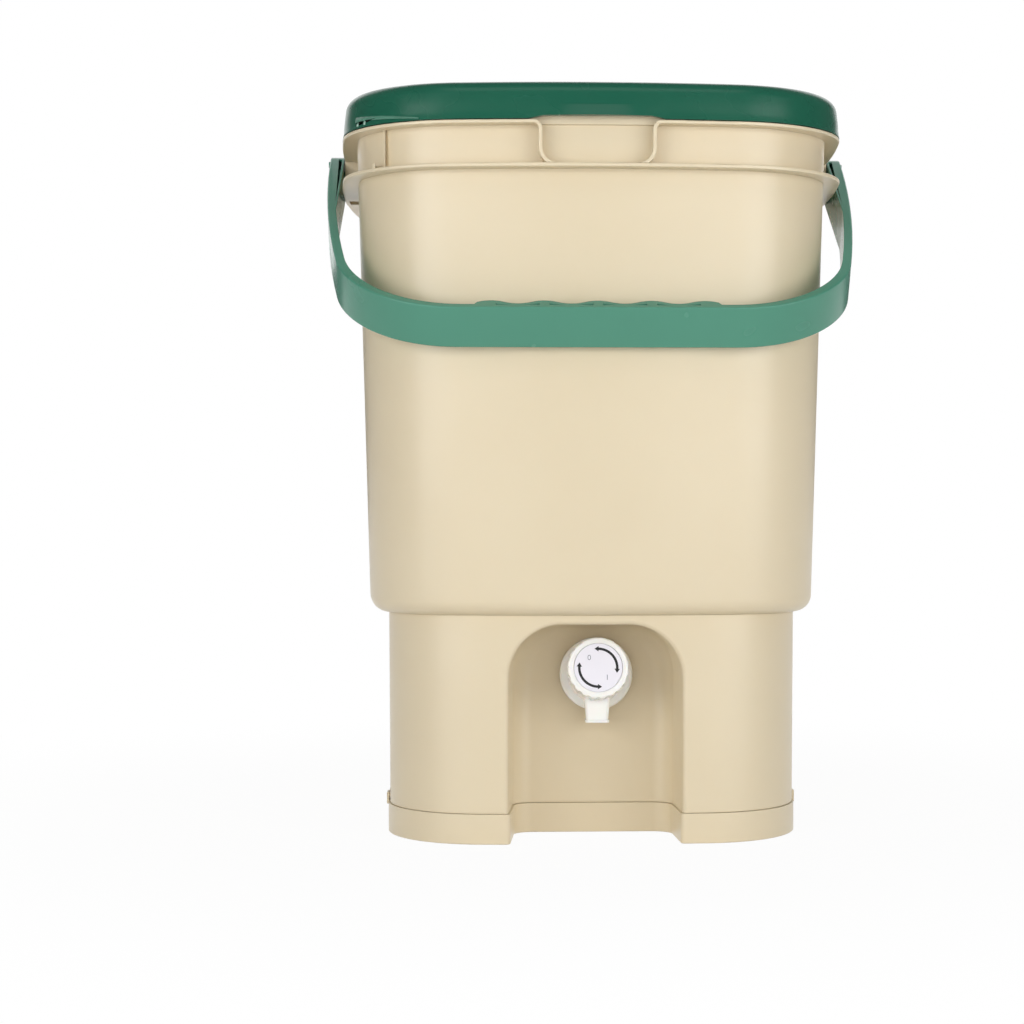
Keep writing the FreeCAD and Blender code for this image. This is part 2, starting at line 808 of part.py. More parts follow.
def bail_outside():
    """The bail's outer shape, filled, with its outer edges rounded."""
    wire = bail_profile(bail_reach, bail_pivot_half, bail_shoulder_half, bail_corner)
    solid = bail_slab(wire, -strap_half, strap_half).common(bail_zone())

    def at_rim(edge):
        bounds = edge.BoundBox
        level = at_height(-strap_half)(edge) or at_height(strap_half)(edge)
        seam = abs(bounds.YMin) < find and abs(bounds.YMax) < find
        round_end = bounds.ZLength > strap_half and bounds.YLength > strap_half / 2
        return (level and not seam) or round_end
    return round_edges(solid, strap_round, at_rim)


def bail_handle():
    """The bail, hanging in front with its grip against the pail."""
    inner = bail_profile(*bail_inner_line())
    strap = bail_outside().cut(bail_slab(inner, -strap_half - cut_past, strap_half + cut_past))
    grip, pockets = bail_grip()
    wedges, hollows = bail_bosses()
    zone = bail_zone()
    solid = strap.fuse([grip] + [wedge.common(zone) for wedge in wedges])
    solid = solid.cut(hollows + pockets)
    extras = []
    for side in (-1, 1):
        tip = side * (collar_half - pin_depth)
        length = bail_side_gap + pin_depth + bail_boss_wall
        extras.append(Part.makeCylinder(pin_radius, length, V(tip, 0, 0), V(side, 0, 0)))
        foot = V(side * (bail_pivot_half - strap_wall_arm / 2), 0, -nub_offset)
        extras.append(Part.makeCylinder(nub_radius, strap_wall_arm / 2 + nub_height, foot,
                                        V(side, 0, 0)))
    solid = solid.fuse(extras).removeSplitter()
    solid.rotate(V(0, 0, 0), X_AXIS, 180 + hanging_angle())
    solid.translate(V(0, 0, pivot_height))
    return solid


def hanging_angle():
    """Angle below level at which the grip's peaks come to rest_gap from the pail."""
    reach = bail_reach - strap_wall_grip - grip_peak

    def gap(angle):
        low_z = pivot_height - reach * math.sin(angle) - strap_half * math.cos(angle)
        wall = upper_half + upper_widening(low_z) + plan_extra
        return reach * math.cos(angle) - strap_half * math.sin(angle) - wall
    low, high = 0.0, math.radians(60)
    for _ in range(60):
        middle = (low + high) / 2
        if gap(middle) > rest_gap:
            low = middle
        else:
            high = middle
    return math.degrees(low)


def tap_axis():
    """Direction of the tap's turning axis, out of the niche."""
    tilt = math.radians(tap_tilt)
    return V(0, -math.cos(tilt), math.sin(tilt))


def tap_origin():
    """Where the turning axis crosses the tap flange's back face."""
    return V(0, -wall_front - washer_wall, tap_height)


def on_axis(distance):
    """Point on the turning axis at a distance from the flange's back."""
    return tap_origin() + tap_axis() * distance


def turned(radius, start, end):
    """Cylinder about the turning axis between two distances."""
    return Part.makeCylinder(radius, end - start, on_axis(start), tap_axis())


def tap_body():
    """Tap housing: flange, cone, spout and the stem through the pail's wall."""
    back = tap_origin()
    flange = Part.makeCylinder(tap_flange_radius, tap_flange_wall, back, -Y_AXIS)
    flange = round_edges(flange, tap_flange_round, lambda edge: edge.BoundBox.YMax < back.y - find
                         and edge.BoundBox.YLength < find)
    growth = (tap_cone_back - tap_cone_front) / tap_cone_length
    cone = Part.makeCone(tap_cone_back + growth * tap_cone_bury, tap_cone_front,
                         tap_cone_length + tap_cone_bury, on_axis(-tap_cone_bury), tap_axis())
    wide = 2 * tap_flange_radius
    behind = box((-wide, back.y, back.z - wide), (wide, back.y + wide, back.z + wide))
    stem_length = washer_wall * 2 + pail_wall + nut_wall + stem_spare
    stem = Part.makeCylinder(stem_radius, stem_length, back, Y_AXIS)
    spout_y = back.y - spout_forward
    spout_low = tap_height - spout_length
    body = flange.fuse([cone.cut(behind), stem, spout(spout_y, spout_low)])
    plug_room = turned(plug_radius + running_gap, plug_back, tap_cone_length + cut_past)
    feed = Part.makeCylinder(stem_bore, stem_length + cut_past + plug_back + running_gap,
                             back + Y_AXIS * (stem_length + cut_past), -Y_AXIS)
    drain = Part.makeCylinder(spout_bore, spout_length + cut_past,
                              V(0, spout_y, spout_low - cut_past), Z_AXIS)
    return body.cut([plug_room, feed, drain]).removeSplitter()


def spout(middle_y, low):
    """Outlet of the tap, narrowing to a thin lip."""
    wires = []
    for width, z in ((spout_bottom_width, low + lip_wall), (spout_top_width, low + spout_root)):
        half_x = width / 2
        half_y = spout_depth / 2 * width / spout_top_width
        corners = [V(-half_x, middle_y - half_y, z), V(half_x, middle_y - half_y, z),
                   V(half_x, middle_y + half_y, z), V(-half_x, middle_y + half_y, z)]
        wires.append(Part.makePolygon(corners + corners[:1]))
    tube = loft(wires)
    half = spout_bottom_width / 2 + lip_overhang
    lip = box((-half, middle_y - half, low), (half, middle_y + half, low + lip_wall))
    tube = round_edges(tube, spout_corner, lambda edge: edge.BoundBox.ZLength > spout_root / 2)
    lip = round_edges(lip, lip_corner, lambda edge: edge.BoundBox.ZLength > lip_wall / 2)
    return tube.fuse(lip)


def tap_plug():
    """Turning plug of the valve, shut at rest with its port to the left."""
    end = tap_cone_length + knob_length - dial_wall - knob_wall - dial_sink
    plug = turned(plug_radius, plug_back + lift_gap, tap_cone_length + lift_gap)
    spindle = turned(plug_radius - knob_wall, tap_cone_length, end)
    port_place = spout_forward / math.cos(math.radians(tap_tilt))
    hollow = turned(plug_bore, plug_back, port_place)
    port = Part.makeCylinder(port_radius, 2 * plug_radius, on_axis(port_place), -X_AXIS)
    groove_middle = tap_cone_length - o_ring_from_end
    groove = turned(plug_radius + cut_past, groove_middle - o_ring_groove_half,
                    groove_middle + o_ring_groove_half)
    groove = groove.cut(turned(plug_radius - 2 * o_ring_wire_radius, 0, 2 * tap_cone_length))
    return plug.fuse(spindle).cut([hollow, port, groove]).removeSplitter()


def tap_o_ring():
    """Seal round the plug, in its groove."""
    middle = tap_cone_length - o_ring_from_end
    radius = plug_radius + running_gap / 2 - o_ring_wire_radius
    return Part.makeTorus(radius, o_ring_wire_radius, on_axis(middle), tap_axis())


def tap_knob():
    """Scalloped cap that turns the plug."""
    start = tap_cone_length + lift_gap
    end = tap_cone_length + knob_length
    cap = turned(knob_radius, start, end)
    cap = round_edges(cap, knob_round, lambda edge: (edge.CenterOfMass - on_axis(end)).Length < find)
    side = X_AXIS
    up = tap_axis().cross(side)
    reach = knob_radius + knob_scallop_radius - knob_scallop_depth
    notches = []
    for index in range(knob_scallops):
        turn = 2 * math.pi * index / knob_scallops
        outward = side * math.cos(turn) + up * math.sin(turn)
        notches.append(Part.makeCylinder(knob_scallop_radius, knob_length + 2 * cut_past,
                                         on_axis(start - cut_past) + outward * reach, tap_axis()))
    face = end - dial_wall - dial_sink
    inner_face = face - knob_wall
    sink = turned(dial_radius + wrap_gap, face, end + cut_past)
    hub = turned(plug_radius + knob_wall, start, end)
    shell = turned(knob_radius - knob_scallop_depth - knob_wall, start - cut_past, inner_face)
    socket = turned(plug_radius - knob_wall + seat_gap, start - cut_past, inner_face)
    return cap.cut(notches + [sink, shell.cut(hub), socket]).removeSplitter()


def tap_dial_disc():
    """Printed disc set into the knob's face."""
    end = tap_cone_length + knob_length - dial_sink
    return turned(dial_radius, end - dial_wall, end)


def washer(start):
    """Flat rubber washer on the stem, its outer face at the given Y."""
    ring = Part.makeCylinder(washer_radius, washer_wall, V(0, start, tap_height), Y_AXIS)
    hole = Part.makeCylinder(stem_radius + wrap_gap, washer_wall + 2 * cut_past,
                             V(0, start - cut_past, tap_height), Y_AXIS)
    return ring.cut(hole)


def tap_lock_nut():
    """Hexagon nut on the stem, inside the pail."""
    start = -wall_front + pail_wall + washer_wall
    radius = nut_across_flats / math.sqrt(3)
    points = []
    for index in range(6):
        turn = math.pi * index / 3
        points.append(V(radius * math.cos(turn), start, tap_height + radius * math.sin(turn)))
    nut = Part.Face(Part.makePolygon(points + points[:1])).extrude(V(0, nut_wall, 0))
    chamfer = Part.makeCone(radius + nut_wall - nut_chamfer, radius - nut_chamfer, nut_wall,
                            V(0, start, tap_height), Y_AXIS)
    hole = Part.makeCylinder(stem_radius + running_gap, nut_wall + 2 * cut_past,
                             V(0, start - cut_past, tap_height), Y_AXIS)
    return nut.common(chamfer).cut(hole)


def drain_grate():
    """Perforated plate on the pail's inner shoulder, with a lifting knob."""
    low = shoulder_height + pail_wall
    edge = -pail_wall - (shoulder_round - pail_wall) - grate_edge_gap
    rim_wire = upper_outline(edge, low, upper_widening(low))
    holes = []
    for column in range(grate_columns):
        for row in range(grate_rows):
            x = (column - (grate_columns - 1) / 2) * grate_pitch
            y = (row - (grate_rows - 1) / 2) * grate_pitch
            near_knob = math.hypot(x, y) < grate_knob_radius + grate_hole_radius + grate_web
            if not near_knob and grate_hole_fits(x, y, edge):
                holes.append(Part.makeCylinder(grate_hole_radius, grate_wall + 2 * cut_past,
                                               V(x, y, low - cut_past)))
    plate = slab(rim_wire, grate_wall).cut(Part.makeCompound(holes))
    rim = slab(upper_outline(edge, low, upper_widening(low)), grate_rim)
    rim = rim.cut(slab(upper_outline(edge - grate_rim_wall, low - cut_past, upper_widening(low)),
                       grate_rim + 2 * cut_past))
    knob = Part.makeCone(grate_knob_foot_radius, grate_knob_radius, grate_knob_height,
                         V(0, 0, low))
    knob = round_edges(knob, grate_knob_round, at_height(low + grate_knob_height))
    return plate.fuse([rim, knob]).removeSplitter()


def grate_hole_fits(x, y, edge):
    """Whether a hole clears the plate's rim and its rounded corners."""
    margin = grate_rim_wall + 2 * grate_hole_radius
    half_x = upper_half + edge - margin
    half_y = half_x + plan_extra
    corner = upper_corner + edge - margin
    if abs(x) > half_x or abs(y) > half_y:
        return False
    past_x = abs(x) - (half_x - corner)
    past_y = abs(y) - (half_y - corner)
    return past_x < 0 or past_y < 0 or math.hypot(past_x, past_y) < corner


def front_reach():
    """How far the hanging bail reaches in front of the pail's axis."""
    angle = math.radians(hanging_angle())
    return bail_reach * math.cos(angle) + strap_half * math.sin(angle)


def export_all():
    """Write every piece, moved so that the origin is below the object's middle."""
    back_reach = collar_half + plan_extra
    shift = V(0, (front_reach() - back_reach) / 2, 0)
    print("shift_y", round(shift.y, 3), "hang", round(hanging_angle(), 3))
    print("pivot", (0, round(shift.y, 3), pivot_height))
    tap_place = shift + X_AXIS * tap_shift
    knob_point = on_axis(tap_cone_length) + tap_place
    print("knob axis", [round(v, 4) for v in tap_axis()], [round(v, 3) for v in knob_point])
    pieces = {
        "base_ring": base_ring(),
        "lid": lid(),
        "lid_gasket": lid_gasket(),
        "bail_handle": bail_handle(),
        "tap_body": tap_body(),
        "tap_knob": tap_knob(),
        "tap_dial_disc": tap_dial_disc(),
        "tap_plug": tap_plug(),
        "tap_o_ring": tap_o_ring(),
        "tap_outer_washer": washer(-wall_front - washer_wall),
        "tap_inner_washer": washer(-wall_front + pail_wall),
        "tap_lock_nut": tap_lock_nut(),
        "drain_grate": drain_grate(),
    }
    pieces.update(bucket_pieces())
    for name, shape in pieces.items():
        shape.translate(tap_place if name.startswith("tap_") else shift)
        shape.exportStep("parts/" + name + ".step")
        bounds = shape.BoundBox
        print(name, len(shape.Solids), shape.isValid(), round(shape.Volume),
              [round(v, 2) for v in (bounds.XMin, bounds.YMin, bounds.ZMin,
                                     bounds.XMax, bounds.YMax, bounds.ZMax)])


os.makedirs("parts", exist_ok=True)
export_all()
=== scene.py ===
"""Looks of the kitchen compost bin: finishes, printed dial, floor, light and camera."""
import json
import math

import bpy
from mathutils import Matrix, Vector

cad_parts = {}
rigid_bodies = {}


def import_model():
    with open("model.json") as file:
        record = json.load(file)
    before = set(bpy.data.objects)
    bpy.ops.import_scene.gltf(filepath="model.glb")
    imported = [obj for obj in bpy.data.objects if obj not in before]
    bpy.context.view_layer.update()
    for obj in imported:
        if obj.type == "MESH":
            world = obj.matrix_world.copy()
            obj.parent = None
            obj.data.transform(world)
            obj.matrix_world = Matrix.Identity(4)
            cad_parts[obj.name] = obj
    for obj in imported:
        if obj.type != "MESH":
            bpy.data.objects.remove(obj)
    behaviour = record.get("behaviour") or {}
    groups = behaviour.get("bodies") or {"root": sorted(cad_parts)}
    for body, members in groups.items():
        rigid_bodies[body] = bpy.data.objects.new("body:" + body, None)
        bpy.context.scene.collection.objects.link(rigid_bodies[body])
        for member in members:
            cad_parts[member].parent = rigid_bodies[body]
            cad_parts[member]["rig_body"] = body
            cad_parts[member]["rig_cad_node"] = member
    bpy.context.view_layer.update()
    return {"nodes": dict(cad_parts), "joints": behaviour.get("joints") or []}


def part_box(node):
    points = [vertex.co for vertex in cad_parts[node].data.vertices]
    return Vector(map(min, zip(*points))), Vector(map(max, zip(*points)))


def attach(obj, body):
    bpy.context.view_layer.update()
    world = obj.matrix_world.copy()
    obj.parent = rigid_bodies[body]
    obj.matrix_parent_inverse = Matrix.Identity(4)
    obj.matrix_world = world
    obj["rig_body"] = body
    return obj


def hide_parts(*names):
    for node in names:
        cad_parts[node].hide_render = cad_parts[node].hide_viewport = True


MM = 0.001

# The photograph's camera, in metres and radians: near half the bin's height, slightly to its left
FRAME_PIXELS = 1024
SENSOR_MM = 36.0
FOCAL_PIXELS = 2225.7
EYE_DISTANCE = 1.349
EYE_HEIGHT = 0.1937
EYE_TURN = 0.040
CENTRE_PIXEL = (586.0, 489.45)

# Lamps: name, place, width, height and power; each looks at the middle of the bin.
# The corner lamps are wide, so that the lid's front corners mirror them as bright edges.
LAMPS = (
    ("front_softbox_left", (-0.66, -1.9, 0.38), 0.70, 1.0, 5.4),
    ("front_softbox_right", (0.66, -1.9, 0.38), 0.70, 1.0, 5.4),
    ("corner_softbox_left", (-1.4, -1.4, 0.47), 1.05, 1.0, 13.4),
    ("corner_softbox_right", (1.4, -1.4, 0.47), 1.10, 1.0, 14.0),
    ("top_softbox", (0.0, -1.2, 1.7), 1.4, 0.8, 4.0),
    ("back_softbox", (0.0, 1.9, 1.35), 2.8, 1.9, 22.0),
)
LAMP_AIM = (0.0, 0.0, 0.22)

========

Emit, unaltered, the lines from the top of the listing down through the line that holds "bail_slab(wire, -strap_half, strap_half).common(bail_zone())"; emit nothing else.

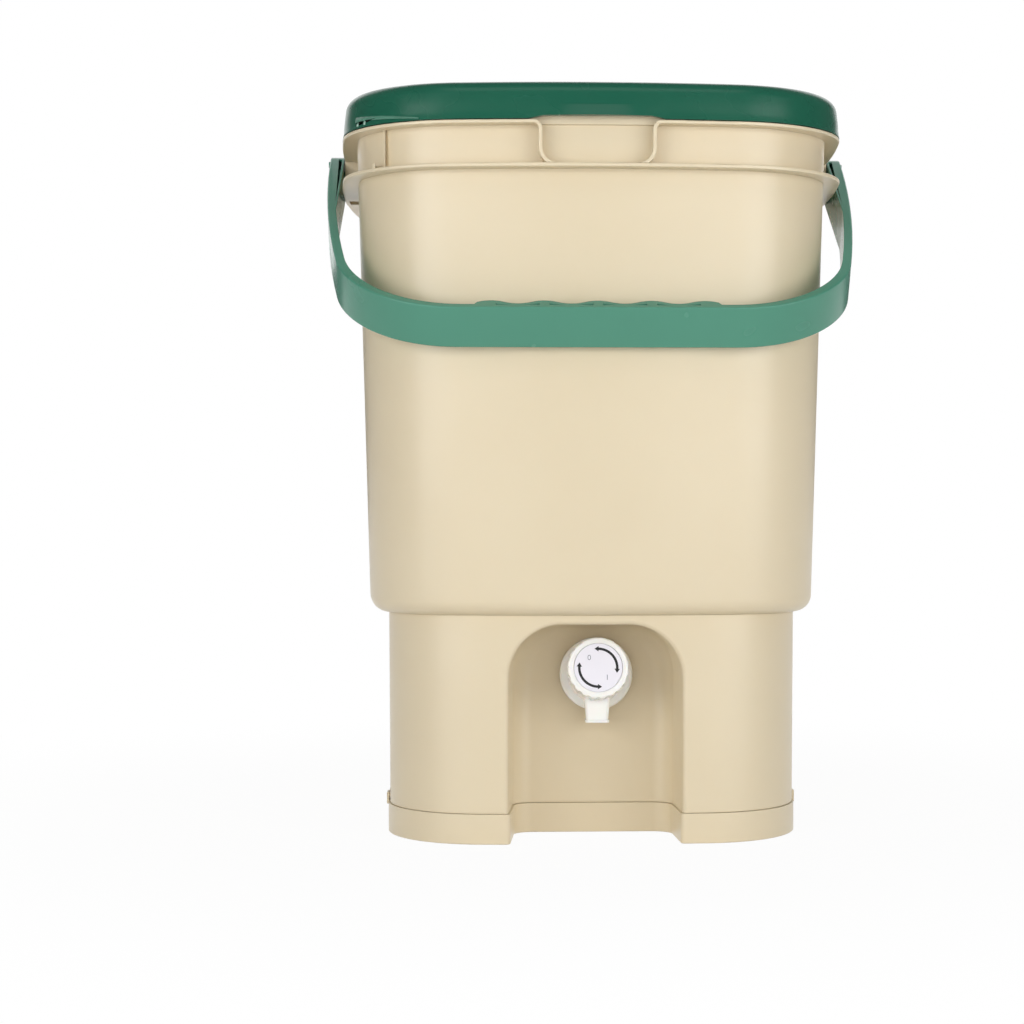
Keep writing the FreeCAD and Blender code for this image. This is part 2, starting at line 808 of part.py. More parts follow.
def bail_outside():
    """The bail's outer shape, filled, with its outer edges rounded."""
    wire = bail_profile(bail_reach, bail_pivot_half, bail_shoulder_half, bail_corner)
    solid = bail_slab(wire, -strap_half, strap_half).common(bail_zone())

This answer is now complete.